EIN OPFER DES KRIEGES

von Mihail oRyù 

Ich habe nie an einem Krieg teilgenommen, aber ich bin ein Opfer des Krieges. Mein Vater lebte in Jugoslawien (im heutigen Serbien), während der Schrecken des Zweiten Weltkriegs. Mein Vater war das jüngste von acht Geschwistern, von denen fünf (zusammen mit seinen Eltern) in Konzentrationslagern verschwanden. Er kämpfte für sein Land, wurde verhaftet und kam in ein Internierungslager. Mehrmals stand er kurz vor dem Tod, und oft war er sehr hungrig.

Ich war nie in einem Krieg, aber ich habe die Folgen erlebt, die es mit sich bringt, Teil eines Krieges zu sein. Meinem Vater fiel es schwer, seine Gefühle zu zeigen. Er war nicht zärtlich, aber nach und nach lernte ich ihn zu verstehen. Er vermied es, Fernsehsendungen oder Filme zu sehen, die Kriegsszenen zeigten, weil sie ihm tiefen Schmerz bereiteten. Jedes Mal, wenn wir aßen, machte mein Vater eine Art Verbeugung, um sich für die Möglichkeit zu bedanken, etwas zu essen zu bekommen. Und ab und zu erinnerte er uns daran, dass er früher einmal nichts zu essen hatte.

Als ich geboren wurde, war mein Vater sechzig Jahre alt, der Altersunterschied zwischen uns war also groß. Er war ein gesunder Mensch und fand im Yoga einen heilenden Raum. Jeden Morgen stand er früh auf und machte einige Übungen, bevor er zur Arbeit ging. Aber als ich 18 Jahre alt war, stürzte mein Vater auf der Straße und brach sich die Hüfte, und seitdem konnte er nie wieder ein normales Leben führen. Wir gingen von Klinik zu Klinik, und verschiedene Teile seines Körpers begannen zu versagen. Und genau zu dieser Zeit begann der Kosovo-Krieg.

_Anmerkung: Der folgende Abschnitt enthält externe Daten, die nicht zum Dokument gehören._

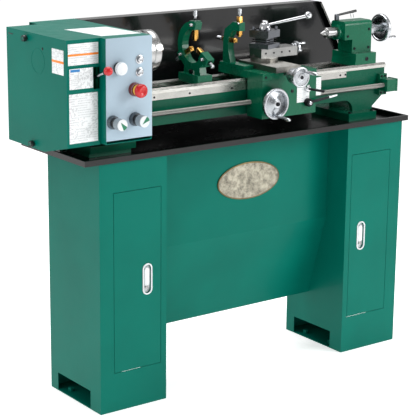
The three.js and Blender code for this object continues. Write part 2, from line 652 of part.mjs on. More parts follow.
function tailstockGroup() {
  const group = new THREE.Group();
  const { nose, left, lowerLeft, right, half, baseTop } = tail;
  const centre = [axisY, axisZ];

  const base = fitOverWays(prism('y', [
    [483, 944], [487, 966], [487, baseTop], [576, baseTop], [576, 944]], 98, 216));
  group.add(meshOf('tailstock_base', base, 'green'));

  const barrel = prism('x', [
    [axisY - half, 1030], [axisY + half, 1030], ...arc(12, [axisY + half - 12, 1078], 0, 90, 4),
    ...arc(12, [axisY - half + 12, 1078], 90, 180, 4)], left + 12, right);
  const body = cut(
    join(
      barrel,
      rod('x', 25, centre, left, left + 20),
      box(lowerLeft, right, axisY - half, axisY + half, baseTop + GAP, 1031)),
    rod('x', 17.5, centre, left - 1, right + 1));
  group.add(meshOf('tailstock_body', body, 'green'));

  const quill = rod('x', 17, centre, nose, right - 12);
  const quillBody = cut(
    quill, rod('x', 9, centre, nose - 1, nose + 66), rod('x', 8, centre, right - 95, right));
  group.add(meshOf('quill', quillBody, 'chrome'));

  const tipX = nose - 21;
  const point = new THREE.LatheGeometry([
    [0, 0], [9, 15], [9, 18], [13, 18], [13, 20.6], [8.5, 20.6], [8.5, 60], [0, 60],
  ].map(([radius, along]) => new THREE.Vector2(radius, along)), 20);
  point.rotateZ(-Math.PI / 2);
  point.translate(tipX, axisY, axisZ);
  group.add(meshOf('live_centre', solidOf(point), 'steel'));

  const wheel = join(
    steppedRod('x', centre, [[7, right - 70, right + 1], [16, right + GAP, right + 44], [10, right + 40, 672]]),
    tube('x', 47, 38, centre, tail.wheelX, tail.wheelX + 14, 24),
    rod('x', 39, centre, tail.wheelX + 2, tail.wheelX + 7, 24),
    rod('x', 6, [axisY - 26, axisZ - 31], tail.wheelX + 5, 692, 12));
  group.add(meshOf('tailstock_handwheel', wheel, 'chrome'));

  const lockZ = 1090 + GAP;
  const lock = join(
    rod('z', 8, [463, axisY + 15], lockZ, lockZ + 20, 16),
    bar(4.5, [463, axisY + 15, lockZ + 16], [543, axisY + 9, lockZ + 27]));
  group.add(meshOf('quill_lock_lever', lock, 'iron'));
  return group;
}

// ---------------------------------------------------------------- whole machine

const lathe = new THREE.Group();
lathe.add(
  standGroup(), bedGroup(), headstockGroup(), controlGroup(), chuckGroup(), steadyRestGroup(),
  followRestGroup(), carriageGroup(), tailstockGroup());

// The origin is under the middle of the whole machine, on the floor.
const extent = new THREE.Box3().setFromObject(lathe);
lathe.position.x = -(extent.min.x + extent.max.x) / 2;
lathe.position.y = -(extent.min.y + extent.max.y) / 2;

export default lathe;
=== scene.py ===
"""A metal lathe on a two-cabinet stand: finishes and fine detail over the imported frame."""
import logging
import math
from dataclasses import dataclass, field
from enum import Enum

import bmesh
import bpy
from mathutils import Matrix, Vector


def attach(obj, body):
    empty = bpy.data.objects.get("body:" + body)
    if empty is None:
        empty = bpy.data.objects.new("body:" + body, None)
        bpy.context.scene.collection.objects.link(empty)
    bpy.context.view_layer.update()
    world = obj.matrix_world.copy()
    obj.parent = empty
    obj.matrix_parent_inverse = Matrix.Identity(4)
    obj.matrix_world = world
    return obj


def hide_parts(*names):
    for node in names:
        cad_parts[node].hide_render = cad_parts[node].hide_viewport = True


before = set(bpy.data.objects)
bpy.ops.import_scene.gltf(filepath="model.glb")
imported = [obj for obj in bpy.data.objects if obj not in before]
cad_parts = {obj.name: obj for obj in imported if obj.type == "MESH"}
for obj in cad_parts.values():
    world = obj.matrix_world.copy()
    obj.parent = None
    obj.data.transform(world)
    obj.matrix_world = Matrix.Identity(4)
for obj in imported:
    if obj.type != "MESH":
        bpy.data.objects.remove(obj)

logging.basicConfig(level=logging.INFO, format="%(levelname)s %(message)s")
LOG = logging.getLogger("lathe")

# Machine datum, in millimetres: x along the bed, y = 0 at the cabinet fronts, z = 0 on the floor.
DATUM = Vector((-1.0, -133.3, 0.0))
AXIS_Y = 157.0
AXIS_Z = 1054.0
SPINDLE_LINE = (0, AXIS_Y, AXIS_Z)
SHARP_EDGE = math.radians(32)


class Axis(Enum):
    """The direction that a turned or extruded solid runs along."""

    X = Matrix(((0, 0, 1), (1, 0, 0), (0, 1, 0))).to_4x4()
    Y = Matrix(((1, 0, 0), (0, 0, 1), (0, -1, 0))).to_4x4() @ Matrix.Scale(-1, 4, (0, 1, 0))
    Z = Matrix.Identity(4)


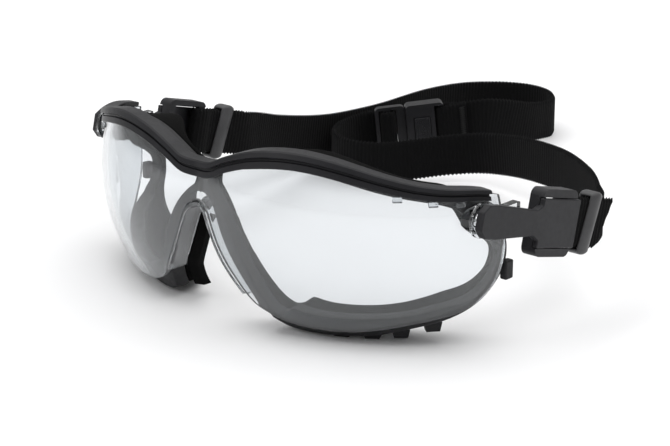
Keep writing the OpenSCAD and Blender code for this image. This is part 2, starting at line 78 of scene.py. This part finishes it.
class Surface:
    """A Principled material with helpers for its procedural detail."""

    def __init__(self, name):
        self.material = bpy.data.materials.new(name + FINISH)
        self.material.use_nodes = True
        self.tree = self.material.node_tree
        self.shader = self.tree.nodes["Principled BSDF"]
        self.place = self.node("ShaderNodeTexCoord").outputs["Object"]

    def node(self, kind, **values):
        n = self.tree.nodes.new(kind)
        for key, value in values.items():
            if key in n.inputs:
                n.inputs[key].default_value = value
            else:
                setattr(n, key, value)
        return n

    def link(self, a, b):
        self.tree.links.new(a, b)

    def set(self, **values):
        for key, value in values.items():
            self.shader.inputs[key.replace("_", " ")].default_value = value

    def noise(self, scale, detail=3.0, rough=0.55):
        n = self.node("ShaderNodeTexNoise", Scale=scale, Detail=detail, Roughness=rough)
        self.link(self.place, n.inputs["Vector"])
        return n.outputs["Fac"]

    def ramp(self, value, stops):
        n = self.node("ShaderNodeValToRGB")
        while len(n.color_ramp.elements) < len(stops):
            n.color_ramp.elements.new(0.5)
        for e, (at, colour) in zip(n.color_ramp.elements, stops):
            e.position = at
            e.color = (*colour, 1)
        self.link(value, n.inputs["Fac"])
        return n.outputs["Color"]

    def spread(self, value, low, high, start=0.3, end=0.7):
        n = self.node("ShaderNodeMapRange")
        n.inputs["From Min"].default_value = start
        n.inputs["From Max"].default_value = end
        n.inputs["To Min"].default_value = low
        n.inputs["To Max"].default_value = high
        self.link(value, n.inputs["Value"])
        return n.outputs["Result"]

    def mixed(self, factor, a, b):
        n = self.node("ShaderNodeMix", data_type="RGBA")
        for value, socket in ((factor, n.inputs["Factor"]), (a, n.inputs["A"]), (b, n.inputs["B"])):
            if isinstance(value, bpy.types.NodeSocket):
                self.link(value, socket)
            else:
                socket.default_value = value
        return n.outputs["Result"]

    def maths(self, how, a, b=0.0):
        n = self.node("ShaderNodeMath", operation=how)
        for value, socket in ((a, n.inputs[0]), (b, n.inputs[1])):
            if isinstance(value, bpy.types.NodeSocket):
                self.link(value, socket)
            else:
                socket.default_value = value
        return n.outputs["Value"]

    def bump(self, height, distance, strength=1.0, under=None):
        n = self.node("ShaderNodeBump", Strength=strength, Distance=distance)
        self.link(height, n.inputs["Height"])
        if under is not None:
            self.link(under, n.inputs["Normal"])
        return n.outputs["Normal"]

    def finish(self, colour=None, rough=None, normal=None):
        for value, name in ((colour, "Base Color"), (rough, "Roughness"), (normal, "Normal")):
            if value is not None:
                self.link(value, self.shader.inputs[name])
        return self.material


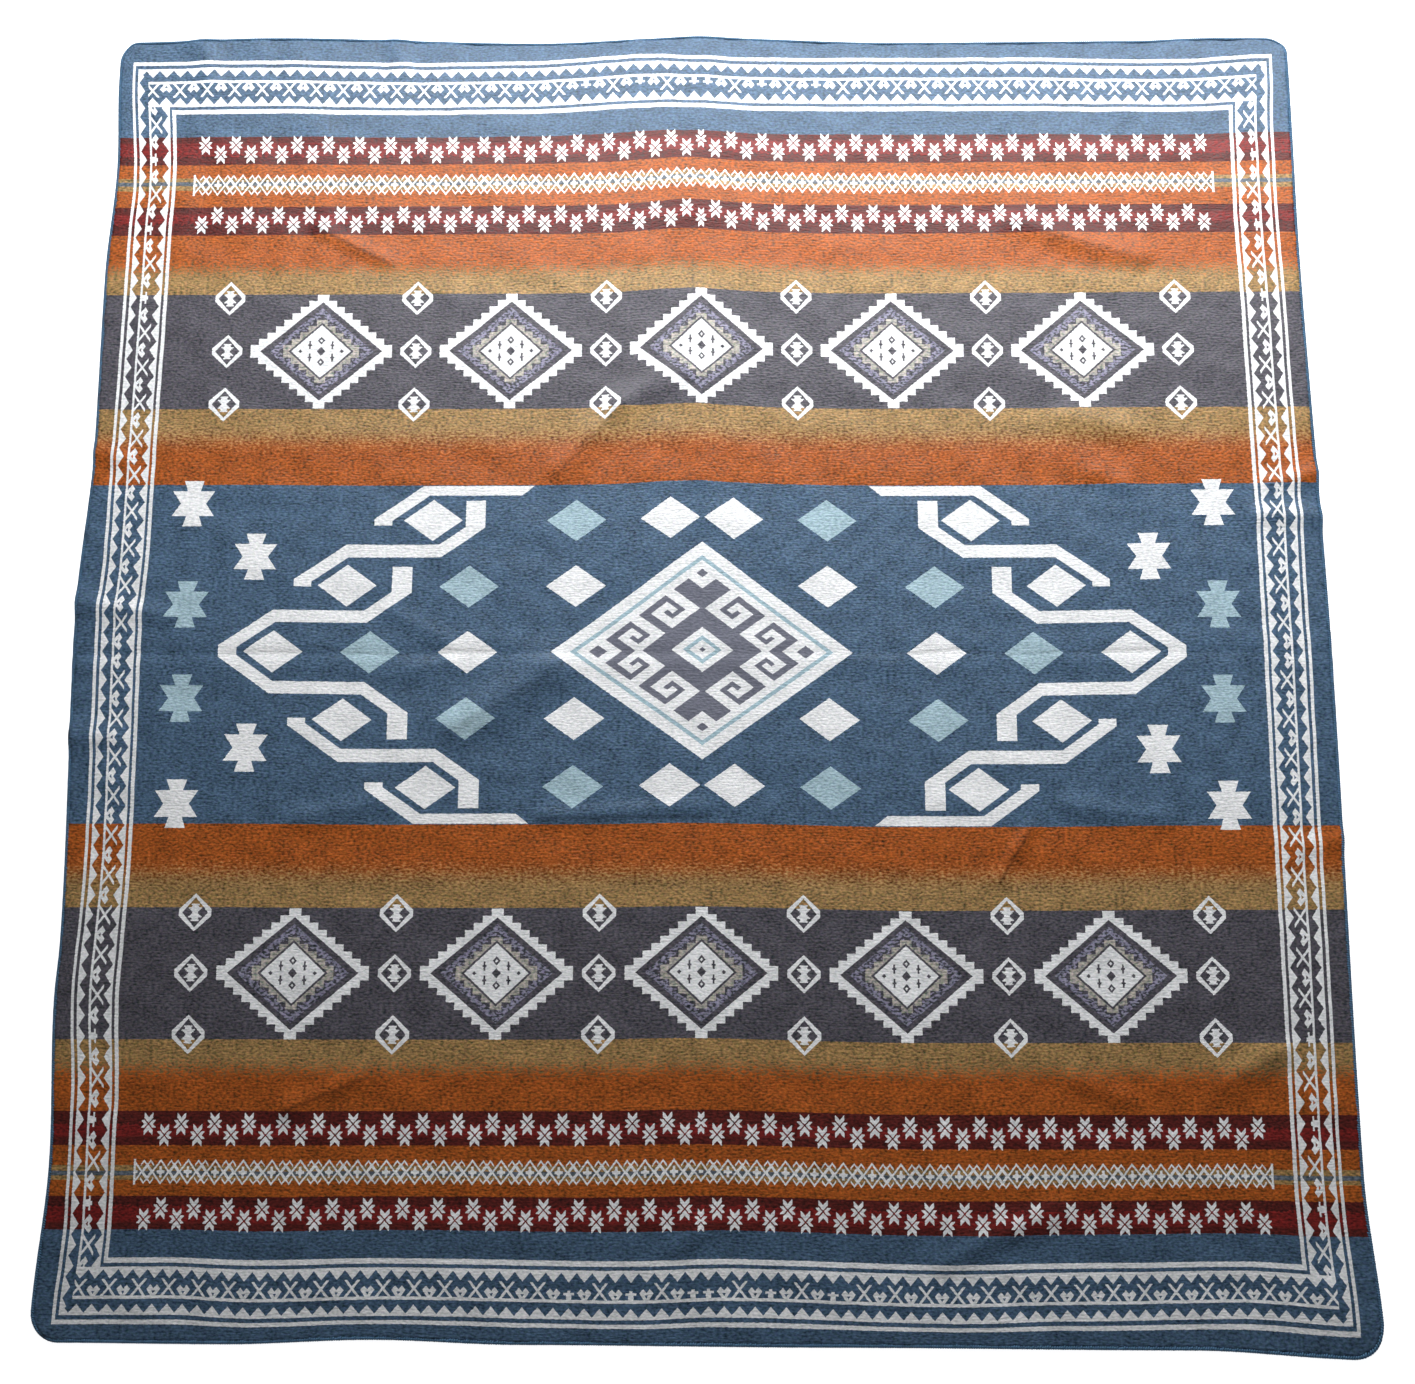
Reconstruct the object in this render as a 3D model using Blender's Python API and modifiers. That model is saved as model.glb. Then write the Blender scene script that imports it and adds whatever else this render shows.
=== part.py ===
"""A large woven blanket, spread out on a level surface.

The cloth is one sheet with rounded corners. It is built as a grid whose lines crowd where the shape
needs them: round the corners and beside the fold across the middle. Each grid point has a place on the
flat cloth, which is pushed sideways by the waves of the four edges and lifted by the creases. The sheet
is the underside, and Solidify gives it its thickness upwards.

The tables give places from the middle of the pattern, which lies a little nearer the foot than the head.
The finished sheet is then centred.

Metres, +Z up, +X to the right and +Y to the head of the pattern. The origin is under the middle.
"""

import math
from collections import namedtuple

import bpy
import numpy as np

# Flat cloth
WIDTH = 2.100
HEAD_REACH = 1.120
FOOT_REACH = 1.102
THICKNESS = 0.003
CORNER_RADIUS = 0.045

# Grid lines
CORNER_STEPS = 3
FIELD_STEPS = 20
CREASE_SIDE_STEPS = (0.009, 0.018, 0.034, 0.060)

# How far in from an edge its waves reach
WAVE_REACH = 0.350

# The least height that counts as lifted, so that the rest of the cloth lies dead flat
LIE_FLAT = 0.00025

# The outline: where along an edge, and how far out from the straight edge the cloth reaches there
Wave = namedtuple("Wave", "along out")

HEAD_WAVES = (
    Wave(-1.02, -0.001),
    Wave(-0.78, 0.006),
    Wave(-0.28, -0.008),
    Wave(-0.03, 0.002),
    Wave(0.36, -0.011),
    Wave(0.77, -0.010),
    Wave(0.91, -0.005),
    Wave(1.04, -0.006),
)
FOOT_WAVES = (
    Wave(-1.04, -0.009),
    Wave(-0.74, -0.007),
    Wave(-0.51, -0.014),
    Wave(-0.28, -0.007),
    Wave(0.20, -0.004),
    Wave(0.76, -0.001),
    Wave(1.03, 0.012),
)
LEFT_WAVES = (
    Wave(-1.07, -0.005),
    Wave(-0.83, -0.017),
    Wave(-0.57, -0.006),
    Wave(-0.48, -0.009),
    Wave(0.08, 0.005),
    Wave(0.35, -0.007),
    Wave(0.68, -0.004),
    Wave(0.87, -0.012),
    Wave(1.05, -0.004),
)
RIGHT_WAVES = (
    Wave(-1.06, 0.004),
    Wave(-0.84, -0.009),
    Wave(0.04, 0.001),
    Wave(0.70, -0.005),
    Wave(1.06, -0.001),
)

# The fold mark across the middle: a faint trough between two low shoulders, deepest at the left
MIDDLE_FOLD_Y = -0.005
MIDDLE_FOLD_SHOULDER = 0.018
MIDDLE_FOLD_LEFT = 0.0014
MIDDLE_FOLD_RIGHT = 0.0012

# The creases: soft ridges from start to end, with their height and the reach of one side
Crease = namedtuple("Crease", "name start end height reach")

CREASES = (
    Crease("centre ridge at the head", (0.00, 1.11), (-0.02, 0.80), 0.0050, 0.050),
    Crease("centre ridge below", (-0.01, 0.62), (0.00, 0.30), 0.0030, 0.022),
    Crease("upper left nick", (-0.67, 0.757), (-0.55, 0.694), 0.0040, 0.014),
    Crease("upper right fold", (0.55, 0.765), (0.76, 0.697), 0.0060, 0.024),
    Crease("long diagonal, lower half", (-0.24, 0.315), (-0.14, 0.430), 0.0050, 0.026),
    Crease("long diagonal, upper half", (-0.14, 0.430), (-0.03, 0.492), 0.0045, 0.026),
    Crease("left belly", (-0.40, -0.125), (-0.25, -0.035), 0.0090, 0.036),
    Crease("left fan, outer ray", (-0.53, 0.070), (-0.42, 0.012), 0.0022, 0.013),
    Crease("left fan, inner ray", (-0.52, -0.045), (-0.42, -0.020), 0.0022, 0.013),
    Crease("foot side, far left", (-0.65, -0.280), (-0.53, -0.255), 0.0045, 0.020),
    Crease("foot side, middle", (-0.26, -0.278), (0.00, -0.262), 0.0035, 0.014),
    Crease("right tick", (0.540, -0.295), (0.488, -0.380), 0.0040, 0.013),
    Crease("right upper dimple", (0.62, 0.405), (0.73, 0.385), 0.0050, 0.026),
    Crease("right lower dimple", (0.66, 0.305), (0.72, 0.285), 0.0035, 0.018),
    Crease("right foot fold", (0.60, -0.262), (0.76, -0.282), 0.0035, 0.018),
    Crease("lower left nick", (-0.66, -0.742), (-0.55, -0.698), 0.0040, 0.016),
    Crease("lower right bend", (0.84, -0.700), (0.92, -0.655), 0.0060, 0.024),
    Crease("lower right nick", (0.60, -0.700), (0.68, -0.728), 0.0035, 0.016),
    Crease("foot diagonal", (0.38, -0.972), (0.56, -0.895), 0.0045, 0.020),
    Crease("foot centre", (-0.04, -0.955), (0.00, -0.925), 0.0040, 0.016),
    Crease("right edge, first ripple", (1.06, 0.305), (0.97, 0.285), 0.0055, 0.018),
    Crease("right edge, second ripple", (1.06, 0.225), (0.95, 0.232), 0.0060, 0.018),
    Crease("right edge, third ripple", (1.06, -0.315), (0.98, -0.330), 0.0040, 0.018),
    Crease("left edge, first ripple", (-1.06, 0.350), (-0.99, 0.340), 0.0040, 0.018),
    Crease("left edge, second ripple", (-1.06, 0.085), (-0.90, 0.060), 0.0060, 0.020),
    Crease("left edge, third ripple", (-1.06, -0.145), (-0.98, -0.140), 0.0045, 0.020),
    Crease("head edge, left ripple", (-0.90, 1.13), (-0.88, 1.05), 0.0040, 0.024),
    Crease("head edge, second ripple", (-0.55, 1.13), (-0.53, 1.06), 0.0040, 0.024),
    Crease("foot corner lift", (0.99, -1.02), (1.06, -1.12), 0.0060, 0.040),
)

CLOTH_COLOUR = (0.10, 0.16, 0.25, 1.0)
CLOTH_ROUGHNESS = 0.95


def clear_scene():
    """Remove every object of the open scene."""
    for old in list(bpy.data.objects):
        bpy.data.objects.remove(old, do_unlink=True)


def ease(share):
    """A smooth step from 0 to 1."""
    share = min(max(share, 0.0), 1.0)
    return share * share * (3.0 - 2.0 * share)


def grid_lines(low, high, middle=None):
    """Where the grid lines run: close in the corners, even between, and close beside a middle fold."""
    corner = [CORNER_RADIUS * step / CORNER_STEPS for step in range(CORNER_STEPS + 1)]
    lines = {low + inwards for inwards in corner} | {high - inwards for inwards in corner}
    field_low = low + CORNER_RADIUS
    field_high = high - CORNER_RADIUS
    if middle is None:
        lines |= set(np.linspace(field_low, field_high, 2 * FIELD_STEPS + 1).tolist())
    else:
        last = CREASE_SIDE_STEPS[-1]
        lines |= {middle} | {middle + side * step for step in CREASE_SIDE_STEPS for side in (-1, 1)}
        lines |= set(np.linspace(field_low, middle - last, FIELD_STEPS).tolist())
        lines |= set(np.linspace(middle + last, field_high, FIELD_STEPS).tolist())
    return sorted({round(place, 6) for place in lines})


def end_reach(y):
    """How far the flat cloth reaches from the middle of the pattern, towards the end that a point is near."""
    return HEAD_REACH if y > 0.0 else FOOT_REACH


def round_corner(x, y):
    """Draw the square corners of the grid onto a quarter circle."""
    corner_x = WIDTH / 2 - CORNER_RADIUS
    corner_y = end_reach(y) - CORNER_RADIUS
    over_x = abs(x) - corner_x
    over_y = abs(y) - corner_y
    if over_x <= 0.0 or over_y <= 0.0:
        return x, y
    shrink = max(over_x, over_y) / math.hypot(over_x, over_y)
    return (
        math.copysign(corner_x + over_x * shrink, x),
        math.copysign(corner_y + over_y * shrink, y),
    )


def wave_at(waves, along):
    """How far out an edge reaches, eased from one wave of its table to the next."""
    if along <= waves[0].along:
        return waves[0].out
    for before, after in zip(waves, waves[1:]):
        if along <= after.along:
            share = (along - before.along) / (after.along - before.along)
            return before.out + (after.out - before.out) * ease(share)
    return waves[-1].out


def edge_share(inwards):
    """How much a point follows its edge: 1 on the edge and 0 beyond the reach of the waves."""
    return ease(1.0 - inwards / WAVE_REACH)


def push_sideways(x, y):
    """Move a point of the flat cloth to where it lies, within the plane of the cloth."""
    side_waves = RIGHT_WAVES if x > 0.0 else LEFT_WAVES
    end_waves = HEAD_WAVES if y > 0.0 else FOOT_WAVES
    push_x = wave_at(side_waves, y) * edge_share(WIDTH / 2 - abs(x))
    push_y = wave_at(end_waves, x) * edge_share(end_reach(y) - abs(y))
    return x + math.copysign(1.0, x) * push_x, y + math.copysign(1.0, y) * push_y


def crease_height(crease, x, y):
    """The height of one crease: a bell across it, which dies away past its two ends."""
    run_x = crease.end[0] - crease.start[0]
    run_y = crease.end[1] - crease.start[1]
    length = math.hypot(run_x, run_y)
    along = ((x - crease.start[0]) * run_x + (y - crease.start[1]) * run_y) / length
    across = ((x - crease.start[0]) * run_y - (y - crease.start[1]) * run_x) / length
    past = max(-along, along - length, 0.0)
    return crease.height * math.exp(-((across / crease.reach) ** 2) - (past / crease.reach) ** 2)


def middle_fold_height(x, y):
    """The trough across the middle, between its two shoulders."""
    share = ease(x / WIDTH + 0.5)
    height = MIDDLE_FOLD_LEFT + (MIDDLE_FOLD_RIGHT - MIDDLE_FOLD_LEFT) * share
    away = abs(y - MIDDLE_FOLD_Y) / MIDDLE_FOLD_SHOULDER
    return height * away * math.exp(0.5 - 0.5 * away * away)


def height_at(x, y):
    """How high the underside of the cloth lies at a point."""
    height = middle_fold_height(x, y) + sum(crease_height(crease, x, y) for crease in CREASES)
    return max(height - LIE_FLAT, 0.0)


def cloth_material():
    """Brushed wool in the blue of the ground."""
    material = bpy.data.materials.new("blanket wool")
    material.use_nodes = True
    shader = material.node_tree.nodes["Principled BSDF"]
    shader.inputs["Base Color"].default_value = CLOTH_COLOUR
    shader.inputs["Roughness"].default_value = CLOTH_ROUGHNESS
    shader.inputs["Metallic"].default_value = 0.0
    return material


def centre_on_origin(mesh):
    """Put the middle of the sheet's outline over the origin, with its lowest point at zero."""
    places = np.array([vertex.co[:] for vertex in mesh.vertices])
    low = places.min(axis=0)
    high = places.max(axis=0)
    shift = (-(low[0] + high[0]) / 2, -(low[1] + high[1]) / 2, -low[2])
    for vertex in mesh.vertices:
        vertex.co.x += shift[0]
        vertex.co.y += shift[1]
        vertex.co.z += shift[2]


def add_blanket(collection):
    """The whole blanket: a grid laid out as the cloth lies, thickened upwards."""
    columns = grid_lines(-WIDTH / 2, WIDTH / 2)
    rows = grid_lines(-FOOT_REACH, HEAD_REACH, MIDDLE_FOLD_Y)
    bpy.ops.mesh.primitive_grid_add(
        x_subdivisions=len(columns) - 1,
        y_subdivisions=len(rows) - 1,
        size=1.0,
    )
    blanket = bpy.context.object
    blanket.name = "blanket"
    blanket.data.name = "blanket"
    for vertex in blanket.data.vertices:
        column = round((vertex.co.x + 0.5) * (len(columns) - 1))
        row = round((vertex.co.y + 0.5) * (len(rows) - 1))
        flat_x, flat_y = round_corner(columns[column], rows[row])
        x, y = push_sideways(flat_x, flat_y)
        vertex.co = (x, y, height_at(x, y))
    centre_on_origin(blanket.data)

    wall = blanket.modifiers.new("thickness", "SOLIDIFY")
    wall.thickness = THICKNESS
    wall.offset = 1.0
    wall.use_even_offset = True

    blanket.data.materials.append(cloth_material())
    for other in list(blanket.users_collection):
        other.objects.unlink(blanket)
    collection.objects.link(blanket)
    return blanket


def main():
    clear_scene()
    collection = bpy.data.collections.new("blanket")
    bpy.context.scene.collection.children.link(collection)
    add_blanket(collection)


main()
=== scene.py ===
"""A large woven blanket, spread out flat, with its pattern drawn in shader nodes.

The cloth is one closed sheet that lies on the soft creases of the frame's solid. An attribute holds each
point's place on the flat cloth, in metres from the middle of the pattern. The pattern is worked out from
that place in millimetres: stripes, star bands, a lozenge chain, rows of medallions, a middle field and a
border, all mirrored left to right and head to foot. The edge is overcast with yarn.
"""

import math
from collections import namedtuple

import bpy
import numpy as np
from bpy.props import FloatProperty, FloatVectorProperty, IntProperty, PointerProperty
from mathutils import Matrix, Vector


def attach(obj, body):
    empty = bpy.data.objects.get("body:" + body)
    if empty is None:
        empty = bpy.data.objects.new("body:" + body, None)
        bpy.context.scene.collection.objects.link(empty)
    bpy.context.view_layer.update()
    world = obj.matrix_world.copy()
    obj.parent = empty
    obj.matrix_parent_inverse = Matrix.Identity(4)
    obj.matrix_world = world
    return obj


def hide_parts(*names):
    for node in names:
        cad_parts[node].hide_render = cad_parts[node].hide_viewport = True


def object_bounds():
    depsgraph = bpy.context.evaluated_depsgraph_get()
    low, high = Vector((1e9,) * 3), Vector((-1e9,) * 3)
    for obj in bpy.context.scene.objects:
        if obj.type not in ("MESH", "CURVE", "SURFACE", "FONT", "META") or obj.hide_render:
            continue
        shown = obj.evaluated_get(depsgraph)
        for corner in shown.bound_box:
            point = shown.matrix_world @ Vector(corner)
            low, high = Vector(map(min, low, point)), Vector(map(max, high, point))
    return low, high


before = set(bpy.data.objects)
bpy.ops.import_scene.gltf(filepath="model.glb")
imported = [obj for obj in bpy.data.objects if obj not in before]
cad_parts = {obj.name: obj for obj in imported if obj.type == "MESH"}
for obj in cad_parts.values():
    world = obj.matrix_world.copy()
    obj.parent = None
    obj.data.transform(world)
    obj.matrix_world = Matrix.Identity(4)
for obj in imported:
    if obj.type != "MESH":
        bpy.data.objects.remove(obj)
CAD_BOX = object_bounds()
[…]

Ich erinnere mich genau. Jedes Mal, wenn er ein paar Worte sagen konnte, kam er auf mich zu, um mir zu sagen, dass er, wenn er jünger und gesund wäre, nach Jugoslawien gehen würde, um für sein Land zu kämpfen. Er liebte sein Land sehr, aber einige Jahre nach dem Ende des Zweiten Weltkriegs konnte mein Vater aus politischen Gründen nicht mehr zurückkehren. Und dieser neue Krieg schürte seine Wunden und verursachte ihm einen tiefen Schmerz. Einige Monate später, im April 1999, als ich 19 Jahre alt war, verstarb mein Vater.

Ich war nie in einem Krieg, aber ich habe die Folgen durch meinen Vater miterlebt, und alle bewaffneten Konflikte in der Welt, wie der aktuelle Krieg in der Ukraine, schmerzen mich sehr. Aber dank der Zen-Praxis habe ich einen Weg gefunden, meine Beziehung zu diesem Leiden zu ändern. Ich habe gelernt, es zu beobachten und nicht zuzulassen, dass mein Schmerz mein Handeln bestimmt.

Ich hätte mir gewünscht, dass mein Vater eine Praxis wie Zen gefunden hätte, um seine Beziehung zu seinem Schmerz zu ändern. Er hat es nie geschafft, ihn wirklich zu lindern, und er hat ihm großes Leid zugefügt. Ich kann die Vergangenheit nicht ändern und auch nicht die Erfahrungen, die mein Vater gemacht hat, aber ich kann etwas tun: meinen Vater durch mich heilen. Ich kann einen laufenden Krieg nicht aufhalten, aber ich kann etwas tun: die Saat des Krieges, die ich in mir trage, beobachten und annehmen.

Ich bin ein Opfer des Krieges, und seine Folgen werden immer in mir leben. Dieser Schmerz wird immer da sein. Doch jedes Mal, wenn dieser Schmerz auftaucht, nehme ich ihn als Achtsamkeitsglocke wahr: Ich kehre zu meinem Atem zurück und beobachte ihn, ohne ihn abzulehnen oder zuzulassen, dass er mein Handeln beeinflusst. Das kann ich tun.